Improving PDPM training for frontline staff
Margins remain very tight for SNFs – long-term care settings in Minnesota saw an “abysmal” financial performance in March with a median operating margin of -8.7%, a survey of 156 care centers and 179 assisted living settings conducted by the Long-Term Care Imperative revealed.
Given these financial strains, training as it relates to the PDPM process is more important than ever. Such training can be essential in ensuring a facility avoids coding errors and missed payments.
“Sometimes it’s just one number or one letter [that leads to a misdiagnosis with PDPM],” Faulk said.
Prestige Healthcare essentially redid its PDPM training over the course of the pandemic, according to Morris. Prestige’s particular model is focused on higher acuity patients, which lends itself to higher categories of payment, she explained.
“We went to the staff, not just to train them but to spend one-on-one time with them and asked them to participate in a training from the building level,” she said. “I think that really helped with turnover because they were so engaged and didn’t leave.”
Focused Post Acute Care Partners has also looked to “hone down” its education by doing it in smaller groups, and is seeing the staffing rebound and its use of agency tapering.
“We’ve actually revamped a lot of our education and training when it comes to PDPM because we do need that documentation from the front line staff,” said Faulk.
Maximizing reimbursement through technology
Faulk believes investing in technology is “the way to go” to improve reimbursement processes given the current staffing shortages the industry is seeing.
While the health care industry added an estimated 34,300 jobs in April, only 900 of those jobs were in the skilled nursing sector. That data comes after the long-term care industry reportedly lost 2,500 jobs in March— further deepening a labor crisis to a level not seen since 2007.
Using technology to streamline documentation and workflows to improve compliance can also assist with staff retention, according to Faulk.
Both Prestige Healthcare and Focused Post Acute Care Partners have also tried to push their physicians practitioners to go “more electronic” as a way to improve their reimbursement reporting.
“Technology has been our friend,” Faulk said. “Especially when you don’t have the consistency of staffing.”
Focused Post Acute Care Partners uses several softwares in regards to reimbursement. The company has incorporated technology that can look at a claim after it’s been submitted, and if there’s something that is missed, the software corrects it.
Artificial intelligence systems can also be used to not only correct documentation but identify the person who did the initial charting or documentation that doesn’t reflect what’s really going on with that resident.

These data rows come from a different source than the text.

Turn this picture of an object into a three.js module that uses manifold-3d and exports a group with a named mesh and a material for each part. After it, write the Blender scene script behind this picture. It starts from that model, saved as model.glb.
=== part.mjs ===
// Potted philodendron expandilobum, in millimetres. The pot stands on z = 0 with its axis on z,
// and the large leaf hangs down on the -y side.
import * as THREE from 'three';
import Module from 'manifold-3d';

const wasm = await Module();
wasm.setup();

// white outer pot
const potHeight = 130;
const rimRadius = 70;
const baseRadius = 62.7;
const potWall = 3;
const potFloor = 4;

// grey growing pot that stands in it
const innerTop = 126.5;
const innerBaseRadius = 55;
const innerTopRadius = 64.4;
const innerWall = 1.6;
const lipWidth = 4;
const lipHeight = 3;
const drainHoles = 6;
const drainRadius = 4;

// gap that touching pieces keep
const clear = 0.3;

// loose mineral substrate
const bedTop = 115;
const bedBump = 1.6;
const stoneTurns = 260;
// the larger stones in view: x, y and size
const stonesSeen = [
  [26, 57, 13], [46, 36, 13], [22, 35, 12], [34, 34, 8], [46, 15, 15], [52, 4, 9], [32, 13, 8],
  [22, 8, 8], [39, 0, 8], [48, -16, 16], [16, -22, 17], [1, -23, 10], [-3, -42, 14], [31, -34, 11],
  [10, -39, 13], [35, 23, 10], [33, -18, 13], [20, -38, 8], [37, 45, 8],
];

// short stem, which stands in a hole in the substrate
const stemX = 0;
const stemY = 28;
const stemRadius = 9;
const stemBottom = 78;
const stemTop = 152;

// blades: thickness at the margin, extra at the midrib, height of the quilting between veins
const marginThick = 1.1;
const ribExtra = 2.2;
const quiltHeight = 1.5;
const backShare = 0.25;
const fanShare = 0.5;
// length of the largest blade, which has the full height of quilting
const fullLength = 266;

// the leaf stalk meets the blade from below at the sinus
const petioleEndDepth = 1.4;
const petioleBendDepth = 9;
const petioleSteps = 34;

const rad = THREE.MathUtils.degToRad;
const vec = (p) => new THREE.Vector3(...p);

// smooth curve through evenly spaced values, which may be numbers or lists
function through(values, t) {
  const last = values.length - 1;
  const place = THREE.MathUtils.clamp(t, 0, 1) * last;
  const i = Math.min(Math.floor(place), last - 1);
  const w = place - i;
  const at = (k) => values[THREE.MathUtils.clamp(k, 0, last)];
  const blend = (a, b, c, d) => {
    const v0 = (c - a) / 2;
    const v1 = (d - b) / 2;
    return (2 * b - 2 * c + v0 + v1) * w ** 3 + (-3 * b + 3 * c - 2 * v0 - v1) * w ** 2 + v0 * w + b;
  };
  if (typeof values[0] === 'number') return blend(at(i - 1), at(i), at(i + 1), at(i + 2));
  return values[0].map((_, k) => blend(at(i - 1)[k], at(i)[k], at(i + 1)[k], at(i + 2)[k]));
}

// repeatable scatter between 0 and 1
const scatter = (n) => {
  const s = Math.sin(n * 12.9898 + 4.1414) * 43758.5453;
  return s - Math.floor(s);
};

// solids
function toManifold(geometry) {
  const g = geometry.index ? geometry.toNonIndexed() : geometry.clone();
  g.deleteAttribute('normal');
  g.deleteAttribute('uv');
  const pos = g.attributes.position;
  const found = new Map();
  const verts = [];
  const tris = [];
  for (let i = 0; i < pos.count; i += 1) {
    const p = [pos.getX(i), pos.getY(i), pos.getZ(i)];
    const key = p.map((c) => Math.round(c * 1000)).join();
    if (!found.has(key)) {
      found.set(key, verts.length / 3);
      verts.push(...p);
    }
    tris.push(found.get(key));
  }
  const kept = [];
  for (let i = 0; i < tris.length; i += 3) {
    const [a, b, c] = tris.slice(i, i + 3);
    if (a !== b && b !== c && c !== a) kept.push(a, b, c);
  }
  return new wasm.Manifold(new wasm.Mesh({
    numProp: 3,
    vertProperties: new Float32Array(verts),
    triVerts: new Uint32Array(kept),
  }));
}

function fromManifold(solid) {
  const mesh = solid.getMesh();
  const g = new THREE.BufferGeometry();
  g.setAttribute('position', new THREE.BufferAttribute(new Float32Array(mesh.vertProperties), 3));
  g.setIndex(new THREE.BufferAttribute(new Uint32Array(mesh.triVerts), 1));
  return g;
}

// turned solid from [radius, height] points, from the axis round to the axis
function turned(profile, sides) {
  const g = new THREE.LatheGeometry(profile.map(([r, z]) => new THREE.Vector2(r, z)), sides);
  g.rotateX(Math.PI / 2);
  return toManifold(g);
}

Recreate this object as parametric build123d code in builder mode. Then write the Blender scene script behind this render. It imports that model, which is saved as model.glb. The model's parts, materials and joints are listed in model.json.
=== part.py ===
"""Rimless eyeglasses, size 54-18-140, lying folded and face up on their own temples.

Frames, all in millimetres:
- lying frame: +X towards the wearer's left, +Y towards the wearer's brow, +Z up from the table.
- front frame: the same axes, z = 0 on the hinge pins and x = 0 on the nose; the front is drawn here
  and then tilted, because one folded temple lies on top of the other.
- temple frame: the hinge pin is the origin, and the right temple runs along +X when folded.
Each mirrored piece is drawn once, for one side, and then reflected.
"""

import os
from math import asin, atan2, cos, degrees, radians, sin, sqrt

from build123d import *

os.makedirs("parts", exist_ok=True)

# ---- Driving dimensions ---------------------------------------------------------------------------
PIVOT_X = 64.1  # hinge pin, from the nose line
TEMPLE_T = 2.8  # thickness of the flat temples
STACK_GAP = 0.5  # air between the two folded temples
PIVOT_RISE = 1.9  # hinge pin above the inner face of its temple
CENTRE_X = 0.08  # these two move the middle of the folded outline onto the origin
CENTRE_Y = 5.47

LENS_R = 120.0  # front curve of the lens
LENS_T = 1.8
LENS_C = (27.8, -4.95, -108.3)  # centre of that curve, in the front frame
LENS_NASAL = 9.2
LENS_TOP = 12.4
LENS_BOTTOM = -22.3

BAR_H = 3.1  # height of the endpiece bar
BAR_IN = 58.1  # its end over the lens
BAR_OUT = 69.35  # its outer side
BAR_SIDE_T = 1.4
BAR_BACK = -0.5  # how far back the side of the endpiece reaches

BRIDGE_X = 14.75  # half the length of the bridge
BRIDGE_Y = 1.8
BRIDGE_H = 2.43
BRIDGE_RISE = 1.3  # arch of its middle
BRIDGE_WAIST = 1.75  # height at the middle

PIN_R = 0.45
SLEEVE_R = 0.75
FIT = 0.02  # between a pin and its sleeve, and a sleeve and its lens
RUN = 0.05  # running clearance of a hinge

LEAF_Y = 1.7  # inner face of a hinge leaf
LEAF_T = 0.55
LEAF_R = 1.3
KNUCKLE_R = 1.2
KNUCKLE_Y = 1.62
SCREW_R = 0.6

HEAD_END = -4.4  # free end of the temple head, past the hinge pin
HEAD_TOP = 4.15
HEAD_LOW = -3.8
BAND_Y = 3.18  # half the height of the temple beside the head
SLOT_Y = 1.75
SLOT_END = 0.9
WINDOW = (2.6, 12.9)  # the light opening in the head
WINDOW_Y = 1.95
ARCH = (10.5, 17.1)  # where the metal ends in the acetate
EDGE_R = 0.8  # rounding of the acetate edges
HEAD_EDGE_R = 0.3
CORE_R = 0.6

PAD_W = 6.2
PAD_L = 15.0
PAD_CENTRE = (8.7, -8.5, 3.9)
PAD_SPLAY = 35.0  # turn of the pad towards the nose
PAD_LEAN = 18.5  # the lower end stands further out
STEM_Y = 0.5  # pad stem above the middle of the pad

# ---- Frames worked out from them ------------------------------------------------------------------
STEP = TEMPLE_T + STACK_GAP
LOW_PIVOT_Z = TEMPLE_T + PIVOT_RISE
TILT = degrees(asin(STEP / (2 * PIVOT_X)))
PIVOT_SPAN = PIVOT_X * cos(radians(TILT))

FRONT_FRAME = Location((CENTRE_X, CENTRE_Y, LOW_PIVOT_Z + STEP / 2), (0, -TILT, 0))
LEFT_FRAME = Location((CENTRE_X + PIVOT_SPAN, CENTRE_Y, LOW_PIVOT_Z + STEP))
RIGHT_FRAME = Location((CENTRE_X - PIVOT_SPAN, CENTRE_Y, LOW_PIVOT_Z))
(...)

“We’ve done surveys with our staffing in regards to how much technology that we use as an organization, and I would say it’s 80/20,” Faulk said. “There’s 20% that say it’s too much and they feel like it takes more time to have to log into that particular software and look at that information rather than just looking at the chart itself and doing it that way. But 80% like the fact that some reports are already automated.”